In December, the Massachusetts legislature passed "An Act to Promote Breastfeeding," a law that essentially serves to protect a woman's right to nurse - and her child's right to feed - in public. This month, Governor Patrick signed the bill.
Many nursing rights activists, including me, have hailed the law as a step in the right direction. Legal protections of women's rights are critical to achieving equal rights. Without court decisions, Congressional bills, and legislative action, women in this country wouldn't have the right to vote, make reproductive choices, or breastfeed our children in public.
But, as with every "right" that is codified into law, some problems persist.

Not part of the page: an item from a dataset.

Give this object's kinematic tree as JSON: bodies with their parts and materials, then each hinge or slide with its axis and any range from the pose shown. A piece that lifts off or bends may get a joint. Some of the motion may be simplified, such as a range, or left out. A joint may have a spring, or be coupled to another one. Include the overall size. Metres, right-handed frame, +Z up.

Although the Act allows a woman to collect up to $500 in damages and the possibility of legal fees, I am not convinced that such a small penalty would keep a business owner from making a breastfeeding patron leave her/his establishment.
Even more problematic is the Act's exemption of religious institutions, which can refuse to comply with this law. So if a churchgoing Mama has the audacity to feed her hungry child in a church pew, Father O'Douchebag can toss her out without facing any legal ramifications. I wonder what Jesus would say about that . . .

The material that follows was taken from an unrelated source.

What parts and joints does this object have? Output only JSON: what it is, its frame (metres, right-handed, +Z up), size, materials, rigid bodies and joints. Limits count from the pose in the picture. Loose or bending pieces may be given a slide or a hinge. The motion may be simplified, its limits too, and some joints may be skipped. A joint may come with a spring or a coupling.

Unfortunately in Massachusetts, churches and other religious organizations often get a free-pass to treat women like second-class citizens. In this state, employers which are religious institutions don't have to provide coverage for contraception. So if you happen to work as a bookkeeper in a synagogue, a janitor in a church, or even a healthcare professional in a church-owned hospital, your employer does not have to pay for prescriptions used for contraception and, since every contraceptive prescription on the market is consumed by women, employers essentially have the right to refuse to cover women's healthcare.

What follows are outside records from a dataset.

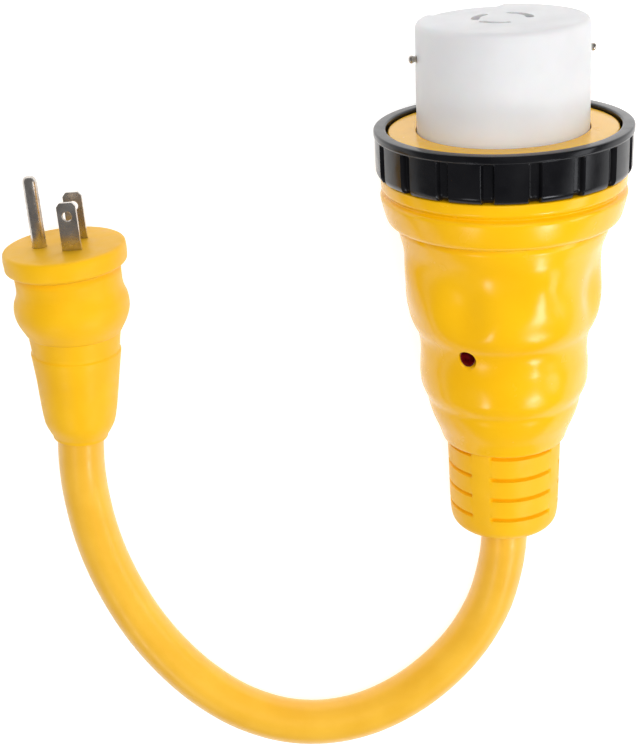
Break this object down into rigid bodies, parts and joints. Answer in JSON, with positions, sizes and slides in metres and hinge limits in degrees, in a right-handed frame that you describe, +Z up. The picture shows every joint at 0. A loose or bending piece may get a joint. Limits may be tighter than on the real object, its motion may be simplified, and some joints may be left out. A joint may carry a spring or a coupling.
{
  "type": "shore power adapter",
  "caption": "Short moulded adapter lead: a straight-blade three-pin plug, a thick yellow cord and a round locking connector with a turning sealing ring and a power light.",
  "frame": {"origin": "on the table, under the middle of the plug and connector taken together without the cord", "axes": "+Z up from the table; +Y away from the cord loop, roughly the way the plug blades and the connector nose point; +X from the plug towards the connector"},
  "size_m": [0.203, 0.2645, 0.0823],
  "materials": {
    "yellow_vinyl": "glossy moulded yellow vinyl",
    "cord_jacket": "satin yellow cord jacket",
    "black_nylon": "glossy black nylon",
    "white_nylon": "satin white nylon",
    "brass": "stamped brass",
    "nickel": "nickel plate",
    "black_rubber": "matte rubber",
    "red_lens": "dark red lens",
    "resistor_body": "matte tan coating",
    "wire_black": "black wire insulation",
    "wire_white": "white wire insulation",
    "wire_green": "green wire insulation"
  },
  "bodies": {
    "adapter": {"connector_overmold": "yellow_vinyl", "strain_relief_boot": "yellow_vinyl", "nose_insulator": "white_nylon", "contact_carrier": "white_nylon", "contact_line_1": "brass", "contact_line_2": "brass", "contact_neutral": "brass", "ground_strap": "brass", "ground_lug_left": "nickel", "ground_lug_right": "nickel", "carrier_screw_1": "nickel", "carrier_screw_2": "nickel", "carrier_screw_3": "nickel", "led_lamp": "red_lens", "led_resistor": "resistor_body", "led_lead_line": "wire_white", "led_lead_neutral": "wire_white", "conductor_line": "wire_black", "conductor_neutral": "wire_white", "conductor_ground": "wire_green", "jumper_line_link": "wire_black", "cord_end_in_connector": "cord_jacket", "cord_end_in_plug": "cord_jacket", "power_cord": "cord_jacket", "plug_overmold": "yellow_vinyl", "plug_blade_carrier": "black_nylon", "line_blade": "nickel", "neutral_blade": "nickel", "ground_pin": "nickel", "plug_conductor_line": "wire_black", "plug_conductor_neutral": "wire_white", "plug_conductor_ground": "wire_green"},
    "sealing_gasket": {"ring_gasket": "black_rubber"},
    "turning_ring": {"locking_ring": "black_nylon"}
  },
  "joints": [
    {"name": "ring_slide", "type": "slide", "parent": "adapter", "child": "sealing_gasket", "axis": [-0.0528, 0.9822, 0.1805], "range_m": [0, 0.0037]},
    {"name": "ring_turn", "type": "hinge", "parent": "sealing_gasket", "child": "turning_ring", "pos_m": [0.06101, 0.04508, 0.04134], "axis": [-0.0528, 0.9822, 0.1805], "continuous": true}
  ]
}
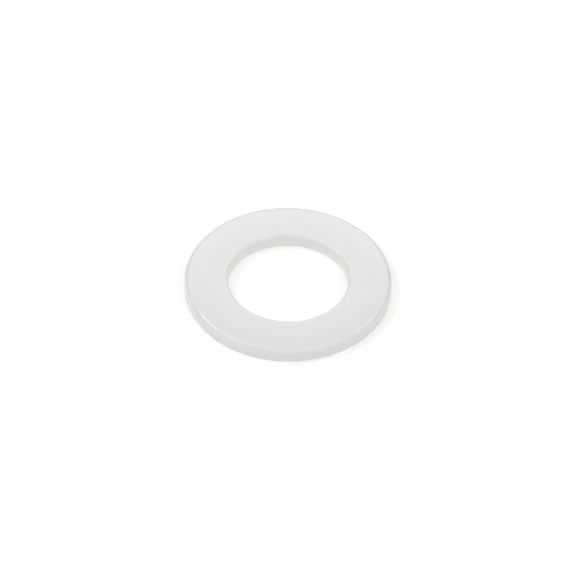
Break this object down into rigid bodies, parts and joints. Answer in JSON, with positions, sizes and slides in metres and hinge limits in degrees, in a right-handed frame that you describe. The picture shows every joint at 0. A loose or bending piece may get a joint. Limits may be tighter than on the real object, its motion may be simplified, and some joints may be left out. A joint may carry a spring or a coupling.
{
  "type": "flat washer",
  "caption": "Plain flat ring in milky white nylon that spreads a bolt head's or nut's load and insulates it from the surface below.",
  "frame": {"origin": "centre of the bore in the plane of the base face, the face with the crisper outer edge", "axes": "+Z along the bore axis, from the base face to the crowned face with the rounder outer edge; the ring is the same all round, so X and Y are free"},
  "size_m": [0.0366, 0.0366, 0.0028],
  "materials": {
    "natural_nylon": "uncoloured nylon as moulded: milky, slightly translucent, satin to the light"
  },
  "bodies": {
    "root": {"flat_washer": "natural_nylon"}
  },
  "joints": []
}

Beyond the religious exemption, passing a law to protect nursing makes me nervous for another reason. As with the passage of the National Labor Relations Act, which effectively replaced workers' direct actions with the oh-so-powerful tool of collective bargaining (check out the whopping 12% of American workers who are currently organized thanks to the NLRA), is this law going to mean that women in Massachusetts who are treated unfairly for breastfeeding will rely less on their own capacity to stand up and give a business-owner or passerby "what-for" and more on legal adjudication? I hope not.
Oh and if any of you ladies happens into a "place of religious instruction or worhip," I say whip them out and DARE someone to tell you to feed your baby elsewhere!